Te parecerá una tontería, pero cada acción que realizas te va dejando una muesca en el alma, para bien o para mal. Así de pegajosa es nuestra naturaleza. Dios nos hizo para dejarnos alcanzar por la realidad, no para mantenernos ajenos a ella. Una frase me influye, y una imagen, y una risa, y un comentario a destiempo, y un recuerdo. Si con ocho años te regalan por tu cumpleaños una camiseta del Atlético de Madrid, ya has quedado marcado de por vida, nunca dejarás de corear a tu equipo. Me encanta nuestra naturaleza permeable. A cada poco nuestras células se renuevan, millones de pensamientos navegan por nuestro cerebro al día, tocamos cientos de superficies durante la jornada. Todo entra y fluye, igual que los pájaros se mueven sin permiso de un sembrado a otro. Pero el reto no es vivir miles de emociones, sino llegar a ser YO mismo. Y eso ocurre a base de descartes e incorporaciones, es el reto de las elecciones.

En el Evangelio de hoy podemos sospechar la personalidad de los padres de los discípulos, sus comentarios muestran las enseñanzas que recibieron en casa. Les habían conculcado que había que ser el primero en la sociedad para medrar con holgura, y eso se podía conseguir acercándose a la gente importante. Por eso estaban tan contentos de andar con el Señor, era el hombre de moda, todos querían oír lo que salía de sus labios y esperar curaciones. De ahí que no dejaran de hablar entre ellos sobre quién era el más importante. Pero el más importante es el niño. El que busca ser el más grande se autodestruye, el que no tiene conciencia de crecer es el que vive verdaderamente.

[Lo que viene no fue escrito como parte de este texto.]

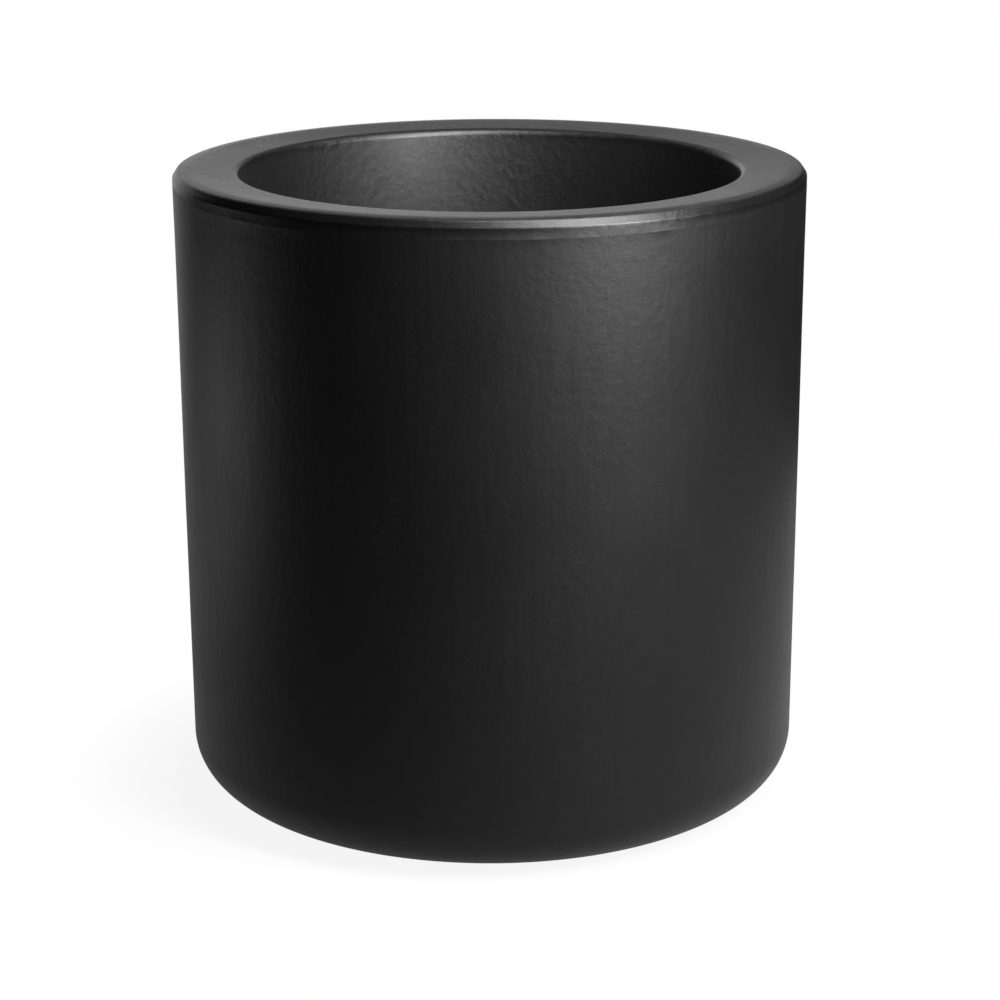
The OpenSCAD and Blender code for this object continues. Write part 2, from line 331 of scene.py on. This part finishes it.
outline = joined(
    [(drain_r, bay_top - ceiling_dip)],
    arc(bay_corner_c, bay_corner_r, 90, bay_lean, steps=8),
    arc(bay_edge_c, bay_edge_r, 180 + bay_lean, 270, steps=8),
    arc(foot_c, foot_r, 270, 360 - lean, steps=40),
    [(rim_r + out * seam_proud, seam_z + up * seam_w) for up, out in seam_form],
    arc(edge_c, rim_edge_r, 0, bevel_low, steps=3),
    line(*bevel_ends, steps=10),
    arc(edge_c, rim_edge_r, bevel_high, edge_end, steps=5),
    [(rim_r - inwards, rim_top - below) for inwards, below in flat_form],
    arc(lip_c, lip_r, 90 + dish, 180 + pot_lean, steps=18),
    arc(pot_c, pot_corner_r, 360 - pot_lean, 270, steps=20),
    arc((drain_seat_r + drain_edge_r, pot_floor - drain_edge_r), drain_edge_r, 90, 180, steps=4),
    arc((drain_seat_r - drain_edge_r, pot_floor - drain_seat_h + drain_edge_r),
        drain_edge_r, 0, -90, steps=4),
    arc((drain_r + drain_edge_r, pot_floor - drain_seat_h - drain_edge_r),
        drain_edge_r, 90, 180, steps=4),
)
print(len(outline), "points in the shell's outline")


# %% Turning the outline
def turned(name, points, turns, moved):
    """A closed ring of quads: the outline copied round the axis, each point moved by the rule."""
    rows = bmesh.new()
    grid = []
    for k in range(turns):
        a = 2 * math.pi * k / turns
        ring = []
        for point in points:
            r, z = moved(*point, a)
            ring.append(rows.verts.new((r * math.cos(a) * MM, r * math.sin(a) * MM, z * MM)))
        grid.append(ring)
    count = len(points)
    for k in range(turns):
        here, there = grid[k], grid[(k + 1) % turns]
        for m in range(count):
            n = (m + 1) % count
            rows.faces.new((here[m], there[m], there[n], here[n]))
    bmesh.ops.recalc_face_normals(rows, faces=rows.faces)
    for face in rows.faces:
        face.smooth = True
    crease = math.radians(40)
    for edge in rows.edges:
        edge.smooth = edge.calc_face_angle(0) < crease
    mesh = bpy.data.meshes.new(name)
    rows.to_mesh(mesh)
    rows.free()
    piece = bpy.data.objects.new(name, mesh)
    bpy.context.scene.collection.objects.link(piece)
    return piece


print("an outline can be turned into a piece")

# %% [markdown]
# A real wall of this kind is never quite true: it wanders by a few tenths of a millimetre, as the
# streak of light on it shows. The parting line keeps its place but changes its height. Each rule
# only moves a point into the moulding, so that the skin stays inside the construction's box, and
# the wander fades out next to the parting line and the rim, where an edge has to stay crisp.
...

He rezado recientemente un pasaje del libro de Ezequiel, que me deslumbra por su sabiduría. Se refiere a cómo los hechos nos definen, “quien deshonra a la mujer del prójimo, quien oprime al pobre y al indigente, quien vuelve los ojos a los ídolos, ése no vivirá”. Es decir, no hace falta que Dios condene al que hace las cosas torcidas, es que la torcedura misma de las elecciones matan al ser humano. El que quiere ser grande se envilece. Y sigue Dios por medio del profeta Ezequiel “pero si el malvado se aleja de todos los pecados que ha cometido y observa todos mis preceptos, vivirá y no morirá, vivirá por la justicia que ha practicado”. Aquí tampoco hace falta que Dios señale con el dedo a quién tiene que salvar. Es el camino recto, que Dios nos propone, el que nos llena el pecho de aire fresco y nos da la verdadera vida.

De ahí la necesidad de vivir lo que uno cree. Es la vida la que produce más vida, y las decisiones erróneas las que amontonan ruina sobre ruina. La acción de acoger a un niño no es un gesto populista de político en campaña, es el reconocimiento de que sólo nos salva la verdad. El lugar más pequeño, más insignificante, las vidas minúsculas… allí donde nadie mira, donde no se espera reconocimiento, allí espera Dios.